In theory then, if I ran SMB instruction by instruction, I should see each object move one at a time, right?

That would be true if the game only had enough cycle time to update one object's state per frame. I'm not sure but I believe SMB has ample time to update the state of all objects per frame. Since the CPU's execution of instructions is only marginally tied to the PPU's "execution" of a frame, the answer to your question is no. Updating mario's position, for example, updates a value in CPU RAM. That value in RAM is calculated by the "mario object" "task" [code related to mario's behavior], then the CPU updates the OAM shadow copy in RAM. Then during VBLANK the CPU initiates sprite DMA to copy the sprite positions [including mario's updated position] to the PPU. Then the PPU, while rendering the next frame, will display mario in his changed state.

[FinalZero]

The PPU's job is to make a TV picture out of what it sees in its memory.
It's making 240 visible scanlines of picture, and 26 lines of Vblank between the frames. (there's also some horizontal and vertical sync pulses in there too)
It knows which scanline it's processing, and what it's doing. When it finishes drawing the 240 lines of picture, it starts making vblank for the TV. One scanline later it generates a non-maskable interrupt (NMI).
That's the interrupt that the game uses.

I don't understand.

What's the difference between a vblank and a frame? I thought that both happened 60 or 50 times per second.

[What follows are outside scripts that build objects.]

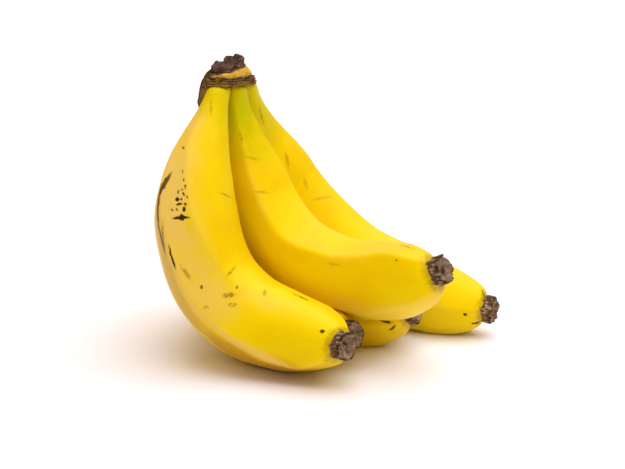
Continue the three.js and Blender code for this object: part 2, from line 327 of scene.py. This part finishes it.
class Finger:
    """One fruit in millimetres: a five-sided section carried along its bent spine."""

    def __init__(self, name, sizes):
        girth, fills, closes, ridges, spine = FRUIT[name]
        self.name, self.girth, self.fills, self.closes = name, girth, fills, closes
        self.ridges = ridges
        self.neck, self.tip = sizes.neck_radius / MM, sizes.dry_end_radius / MM
        self.at, self.length = curve_through(spine, STATIONS + 1)
        self.closed = 1 - sizes.dry_end_length / MM / self.length
        towards = (self.at[0] + self.at[-1]) / 2 - self.at[STATIONS // 2]
        along = unit(np.gradient(self.at, axis=0))
        self.front = unit(np.cross(along, towards))
        self.hollow = np.cross(self.front, along)
        self.shares = np.linspace(0, 1, STATIONS + 1)
        self.radii = self.radius(self.shares)

    def radius(self, t):
        """Radius without the ridges: a slim neck, a full body and a blunt end round the dry one."""
        body = mix(self.neck, self.girth * mix(0.92, 1, smooth(t, 0.3, 0.65)), smooth(t, 0.03, self.fills))
        closing = np.clip((t - self.closes) / (self.closed - self.closes), 0, 1)
        return mix(self.tip, body, (1 - closing ** 2.5) ** 0.6)

    def ridge_shapes(self, t, angle):
        """Each ridge's height as a share of the radius, and how much of it a place of the skin has."""
        for way, height, width, until in self.ridges:
            centre = np.radians(ridge_way(way, t))
            off = (angle - centre + np.pi) % (2 * np.pi) - np.pi
            fade = smooth(t, 0, 0.15) * (1 - smooth(t, until - RIDGE_FADE, until) if until else 1)
            yield height, fade * np.exp((CREST - np.hypot(off, CREST)) / math.radians(width))

    def section(self, t, angle):
        """Radius factor of the section: round, with ridges along it."""
        return 1 + sum(height * share for height, share in self.ridge_shapes(t, angle))

    def ridge(self, t, angle):
        """1 along the ridges' crests, falling to 0 a little way off them."""
        return sum(share ** 6 for _, share in self.ridge_shapes(t, angle))

    def place(self, t):
        """Points of the spine, and the directions to the front and to the hollow side there."""
        return [np.stack([np.interp(t, self.shares, way[:, k]) for k in range(3)], -1)
                for way in (self.at, self.front, self.hollow)]

    def outside(self, points):
        """How far points lie outside the fruit's round body."""
        least = np.full(len(points), np.inf)
        for at, radius in zip(self.at[::2], self.radii[::2]):
            least = np.minimum(least, np.linalg.norm(points - at, axis=1) - radius)
        return least


def press_in(points, cores, finger, others, gap):
    """Draws a skin in toward its spine where it would come nearer a neighbour than half the gap allows."""
    near = [other for other in others if other.outside(points).min() < finger.girth]

    def crowded(p):
        mine = finger.outside(p) + gap / 2
        result = np.zeros(len(p), bool)
        for other in near:
            result |= mine > other.outside(p)
        return result

    pressed = points.copy()
    which = np.flatnonzero(crowded(points))
    low, high = np.zeros(len(which)), np.ones(len(which))
    start, reach = cores[which], points[which] - cores[which]
    for _ in range(PRESS_STEPS):
        middle = (low + high) / 2
        hit = crowded(start + reach * middle[:, None])
        high, low = np.where(hit, middle, high), np.where(hit, low, middle)
    pressed[which] = start + reach * low[:, None]
    return pressed


def waves(points, size, seed, octaves=3):
    """Smooth noise about -1 to 1 at points in millimetres, with features of the given size."""
    offset = Vector((seed * 17.3, seed * 5.1, seed * 11.7))  # takes each seed to noise of its own
    flat = points.reshape(-1, 3) / size
    values = [noise.fractal(Vector(p) + offset, 1.0, 2.0, octaves) for p in flat]
    return np.array(values).reshape(points.shape[:-1])


def skin_object(name, rings, attributes):
    """A closed mesh in metres from rings of points in millimetres; each end ring is drawn to one point."""
    rows, around = rings.shape[:2]
    points = np.vstack([rings.reshape(-1, 3), rings[0].mean(0), rings[-1].mean(0)]) * MM
    row, column = np.meshgrid(np.arange(rows - 1) * around, np.arange(around), indexing="ij")
    beside = (column + 1) % around
    quads = np.stack([row + column, row + beside, row + around + beside, row + around + column], -1)
    first, last = rows * around, rows * around + 1
    ring = np.arange(around)
    after = (ring + 1) % around
    base = (rows - 1) * around
    fans = [(first, int(b), int(a)) for a, b in zip(ring, after)]
    fans += [(last, int(base + a), int(base + b)) for a, b in zip(ring, after)]
    mesh = bpy.data.meshes.new(name)
    mesh.from_pydata(points.tolist(), [], quads.reshape(-1, 4).tolist() + fans)
    for key, values in attributes.items():
        flat = values.reshape(rows * around, -1)
        ends = [values[row].reshape(around, -1).mean(0) for row in (0, -1)]
        flat = np.vstack([flat, *ends])
        kind, field = ("FLOAT_VECTOR", "vector") if flat.shape[1] == 3 else ("FLOAT", "value")
        mesh.attributes.new(key, kind, "POINT").data.foreach_set(field, flat.astype(np.float32).ravel())
    mesh.shade_smooth()
    made = bpy.data.objects.new(name, mesh)
    bpy.context.collection.objects.link(made)
    return made


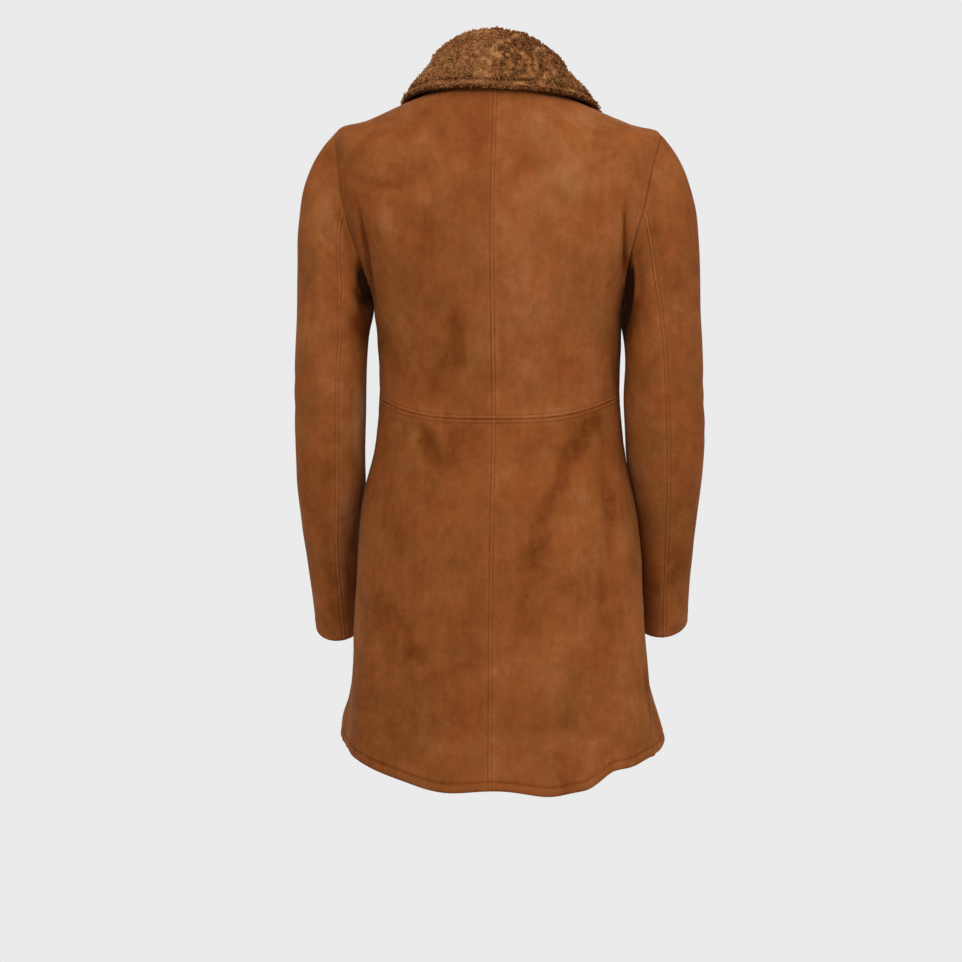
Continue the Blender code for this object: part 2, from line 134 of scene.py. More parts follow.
SLEEVE_SECTIONS = np.array(
    [
        # x, y, z, half_width, half_depth, forward_tilt
        (0.2015, 0.004, -0.287, 0.0450, 0.0620, 0.0),
        (0.2035, 0.004, -0.332, 0.0455, 0.0600, 1.0),
        (0.2045, 0.002, -0.377, 0.0453, 0.0572, 5.0),
        (0.2055, -0.005, -0.424, 0.0444, 0.0548, 11.0),
        (0.2065, -0.018, -0.470, 0.0420, 0.0527, 17.0),
        (0.2065, -0.036, -0.516, 0.0378, 0.0510, 20.5),
        (0.2055, -0.054, -0.560, 0.0340, 0.0497, 22.0),
        (0.2035, -0.072, -0.604, 0.0312, 0.0490, 22.5),
        (0.2015, -0.089, -0.646, 0.0300, 0.0487, 22.5),
        (0.2010, -0.093, -0.656, 0.0302, 0.0490, 22.5),  # cuff edge
    ]
)
CUFF = float(len(SLEEVE_SECTIONS))  # how far along the sleeve its edge is, counted in rings
CAP_OUTWARD = {"left": 0.70, "right": 0.56}
CAP_START, CAP_SWELL, CAP_HOLD, CAP_REACH = 0.10, 0.26, 0.30, 1.05
SLEEVE_FULLNESS = {"left": 0.975, "right": 1.045}
SLEEVE_ASIDE = {"left": 0.0020, "right": -0.0020}
SLEEVE_SWAY = 0.0030  # how far both forearms hang towards the wearer's left
SLEEVE_RISE = {"left": 0.0, "right": 0.0060}  # how much higher each cuff is held
ARMPIT, ELBOW, WRIST = -0.300, -0.430, -0.560  # levels down the sleeve
COLLAR_STATIONS = np.array(
    [
        # neck_angle, outward_angle, stand, edge_angle, edge_level
        (90.0, 90.0, 0.062, 90.0, -0.0100),
        (60.0, 62.0, 0.056, 56.0, -0.0115),
        (30.0, 33.0, 0.040, 20.0, -0.0200),
        (0.0, 2.0, 0.028, -14.0, -0.0360),
        (-30.0, -30.0, 0.021, -42.0, -0.0600),
        (-60.0, -58.0, 0.015, -64.0, -0.0960),
        (-88.0, -86.0, 0.010, -79.0, -0.1120),
    ]
)
WALL = 0.007  # skin and clipped wool together
SEAM_GAP = 0.0003
COLLAR_WALL, COLLAR_LIFT, FOLD_GAP = 0.009, 0.0022, 0.0034
FOLD_TURNS = (150.0, 120.0, 90.0, 60.0, 30.0)
EDGE_WALL_SHARE = 0.65
LEAF_FALL_POWER = 1.35
COLLAR_LEAF = (  # share of the way from the fold to the edge, and the bulge there
    (0.00, 0.0),
    (0.15, 0.0020),
    (0.30, 0.0036),
    (0.45, 0.0040),
    (0.60, 0.0032),
    (0.72, 0.0018),
    (0.83, -0.0008),
    (0.91, 0.0004),
    (1.00, 0.0),
)


def hermite(start, leaving, end, arriving, s):
    """A cubic Hermite curve at shares s of its way, from its two ends and its slopes there."""
    return (
        start * (1 + 2 * s) * (1 - s) ** 2
        + leaving * s * (1 - s) ** 2
        + end * s**2 * (3 - 2 * s)
        + arriving * s**2 * (s - 1)
    )


def smooth_columns(table, at):
    """Every later column of a table, read at values of the first one by cubic Hermite curves."""
    x, y = table[:, 0], table[:, 1:]
    slope = np.gradient(y, x, axis=0)
    at = np.clip(np.asarray(at, float), x[0], x[-1])
    row = np.clip(np.searchsorted(x, at, side="right") - 1, 0, len(x) - 2)
    step = x[row + 1] - x[row]
    s = ((at - x[row]) / step)[..., None]
    step = step[..., None]
    return hermite(y[row], slope[row] * step, y[row + 1], slope[row + 1] * step, s)


def eased(low, high, value):
    """Smoothly from 0 at low to 1 at high: 3s² - 2s³."""
    s = np.clip((value - low) / (high - low), 0.0, 1.0)
    return s * s * (3 - 2 * s)


def unit(vectors):
    """Vectors brought to a length of one."""
    return vectors / np.maximum(np.linalg.norm(vectors, axis=-1, keepdims=True), 1e-12)


def bell(away, spread):
    """One in the middle, falling away smoothly on both sides: exp(-(away / spread)²)."""
    return np.exp(-((away / spread) ** 2))


def run_along(grid, axis=0):
    """How far each point of a grid is from its first row, or with axis 1 its first column."""
    gaps = np.linalg.norm(np.diff(grid, axis=axis), axis=-1)
    start = np.zeros_like(np.take(gaps, [0], axis=axis))
    return np.concatenate([start, np.cumsum(gaps, axis=axis)], axis=axis)


def turned(angle):
    """An angle in degrees, brought to between -180 and 180."""
    return (angle + 180.0) % 360.0 - 180.0


def body_point(angle, level):
    """The body form: a superellipse x = a·cos^(2/n), y = b·sin^(2/n) at each girth line, whose height
    runs from the centre line's level to the side's by a power of x, plus the hem's drops and the
    skirt's folds."""
    angle, level = np.broadcast_arrays(np.asarray(angle, float), np.asarray(level, float))
    side_z, front_z, half_width, back_depth, front_depth, squareness = np.moveaxis(
        smooth_columns(BODY_SECTIONS, level), -1, 0
    )
    across, along = np.cos(np.radians(angle)), np.sin(np.radians(angle))
    x_share = np.sign(across) * np.abs(across) ** (2.0 / squareness)
    y_share = np.sign(along) * np.abs(along) ** (2.0 / squareness)
    depth = np.where(along >= 0, back_depth, front_depth)
    end_z = np.where(along >= 0, level, front_z)
    z = side_z + (end_z - side_z) * (1 - np.abs(x_share) ** SIDE_RISE_POWER)
    drop = sum(fall * bell(turned(angle - middle), spread) for middle, spread, fall in HEM_DROPS)
    z = z - drop * eased(HEM_DROP_TOP, HEM, level)
    z = z + SHOULDER_LEAN * x_share * eased(UNDERARM, SHOULDER, level)
    fold = sum(
        rise * bell(turned(angle - middle), spread) * eased(top, full, level)
        for middle, spread, rise, top, full in BODY_FOLDS
    )
    outward = unit(np.stack([x_share / half_width, y_share / depth, 0 * z], axis=-1))
    return np.stack([half_width * x_share, depth * y_share, z], axis=-1) + fold[..., None] * outward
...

The PPU generates an NMI interrupt every time VBlank starts. You just have to wait for that to happen. The simplest way to do this is to prepare an NMI handler that changes a flag (it can be as simple as INC VBlankFlag; RTI). Then, after the processing of all game objects, make a loop that waits for this flag to change before looping back and processing all game objects again.

So, the loop basically looks like this?:

Code: Select all

main() {
  while(true) {
    updateMario();
    updateEnemy1();
    updateEnemy2();
    updateEnemy3();
    updateMusic();
    
    waitForVBlank();
    resetVBlankCounter();
    writePictureToTV();
  }
}

How does writePictureToTV() work though? Does the PPU do that automatically?